We also follow the very troubled Septimus Smith, a World War I veteran who suffers from Post Traumatic Stress Disorder, or “shell shock” as it was referred to back then. He comes back from the war paranoid and hallucinating trying to make sense of the loss of his friend Evans and his current feelings and memories of the war and his place in the world now.

“She had the perpetual sense, as she watched the taxi cabs, of being out, out, far out to sea and alone; she always had the feeling that it was very, very, dangerous to live even one day.”

― Virginia Woolf, Mrs. Dalloway

Mrs. Dalloway is a strange book. Written almost entirely from inside the minds of the characters in a “stream of consciousness” style follows their thoughts and observations on the past, present, and future of their lives and loved ones. It took me a long time to finish it despite its small size because that “stream of consciousness” style made it hard to get and keep my bearings. Once I did though I understood why Woolf might have chosen it.

Themes of relationships, time, religion, mental illness, existence, feminism and even sexuality are mulled over by not just Clarissa and Septimus but of all the characters around them. We learn quickly that the inner lives of these people are much richer and more interesting than their outside worlds.

I don’t claim to know what the moral of Mrs. Dalloway is, but what I learned was that your whole life is lived inside of you every day. Your thoughts are where you exist but we are so wrapped up in what’s going on outside us we never even realize it.

You remember things. You think about who you love and who you hate. You think about who you wish you were and who you are now. You wonder about other people and other places. You learn things and teach things. You’re happy, you’re sad, you’re angry. You see yourself as a child and wonder what you might look like when you get old. You wonder when do you will die, and if it will hurt, and who will remember you.

“It is a thousand pities never to say what one feels.”

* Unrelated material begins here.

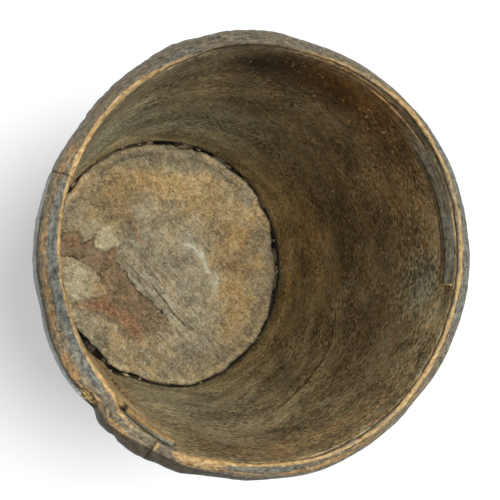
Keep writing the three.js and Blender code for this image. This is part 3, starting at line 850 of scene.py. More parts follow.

― Virginia Woolf, Mrs. Dalloway

But these thoughts occur only inside of our own heads and language is a poor medium for expressing them or even describing how they come to us. So, we are isolated and perpetually misunderstood. It is impossible for a person to know another person fully. THis leads to much of our sadness and suffering. To do better, to understand and to be understood, we have to start practicing sharing your thoughts, and even before you can do that, you have to start paying attention to your thoughts, and then you have to make a point of asking people about their own.

I had no idea the novel was created from two short stories titled, “Mrs. Dalloway in Bond Street” and “The Prime Minister,” the latter of which was unfinished. That might explain the abruptness of the ending, which is my one and only critique of the book. It felt like there was so much left to explain, not of the story, but of what it all meant. Still, I finished the book feeling once again that all the praise received for the book and for the author herself was well deserved.

I highly recommend you read it if you never have. It’s different, but if you went into it with an understanding of the style, you might have a better time of it than I did. When you do, be sure to let me know what you think!

“Well, I’ve had my fun; I’ve had it, he thought, looking up at the swinging baskets of pale geraniums. And it was smashed to atoms — his fun, for it was half made up, as he knew very well; invented, this escapade with the girl; made up, as one makes up the better part of life, he thought — making onself up; making her up; creating an exquisite amusement, and something more. But odd it was, and quite true; all this one could never share — it smashed to atoms.”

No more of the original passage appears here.